I ask Oona to comment on the number of women, and of black women, in the House of Commons. She acknowledges that the situation is bad. ‘It is not a representative democracy. That’s the holy grail, really, for modern politics; or should be. Two black women – that’s black or Asian, there are no Asian women – out of 650 odd MPs is a diabolical state of affairs… When I was growing up I assumed we’d won all those battles, but in fact, you know, over 80% of MPs are still men, and the battles have not been won.’

 

I ask her whether the House is as female-unfriendly as is reported. ‘I was angry about working late virtually every night. The fact is that the House of Commons discriminates against anyone who wants to have a life and discriminates against anyone who has caring responsibilities, and those are disproportionately women; although not only, I mean it discriminates against men who want to see their children. So it does have real modernisation problems; and want to see it change further.’

 

With a Jewish mother, an African-American father, a grandmother from Glasgow and an Italian husband, Oona is perfectly placed to comment on the future of multiculturalism in Britain, and I ask her how community cohesion can be achieved, something which she has worked intensively for: ‘A lot of people say multiculturalism has failed. I don’t agree with that at all. Multiculturalism is a statement of fact. Multi – many – cultures living side by side, and that’s what happens in London.

 

‘The point is, it can’t just be side by side, there has to be integration. Trevor Phillips (a black Labour politician and current head of the Commission for Equalities and Human Rights) warned of parallel lives, and I certainly see dangers that need to be addressed, and so I think that the way forward is to make sure that government funding and that sort of thing emphasises the issues that bring communities together, not that divide them. We need to… encourage people to interact more than they have in the past.’

 

Another issue of concern to the Oxford community is that of homelessness. I ask Oona what is being done to address the problem. ‘The government has put in place the biggest house building programme for decades. The problem is it can’t solve the problem overnight, because the problem itself has got greater. There have been demographic changes. There are more single people living alone, that used not to happen.

 

‘You’ve got my granny for instance, living in a 3-bedroom flat that her family lived in before, because people live longer. That housing unit isn’t available, whereas before it would have been. So there are lots of different reasons why there has been a reduction in the housing supply. The government’s doing what it needs to do, which is to build more houses, and it can’t do it quickly enough in my view.’
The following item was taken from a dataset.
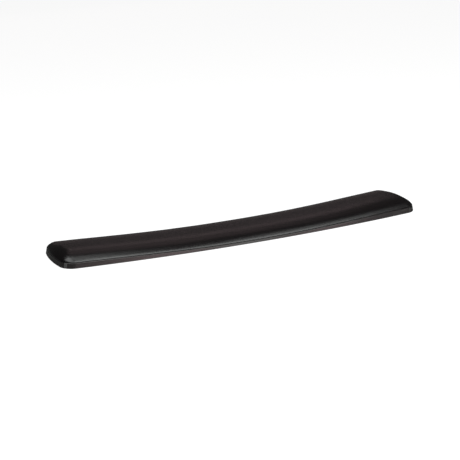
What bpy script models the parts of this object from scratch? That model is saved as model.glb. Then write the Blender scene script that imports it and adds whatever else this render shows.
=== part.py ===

Oona has said previously that she ‘jumped up and down and cried with happiness’ when she heard the news that London had won the 2012 Olympics, and I ask about her hopes for Britain. ‘My hope is that we show why we won the bid, and we won the bid because we said that we would have an Olympics for the world; in London and in Britain we reflect 300 countries or more that live in this one country, so if we could have a lasting cultural legacy and also have infrastructure…so we don’t have white elephants but we do have ordinary people benefiting from the building project, and also that we become a healthier country, otherwise we’re all going to die from obesity.’

 

Oona is apologetic. She can’t talk any longer because she has to pick up her little boy: having left the House of Commons, she’s clearly ‘got her life back.’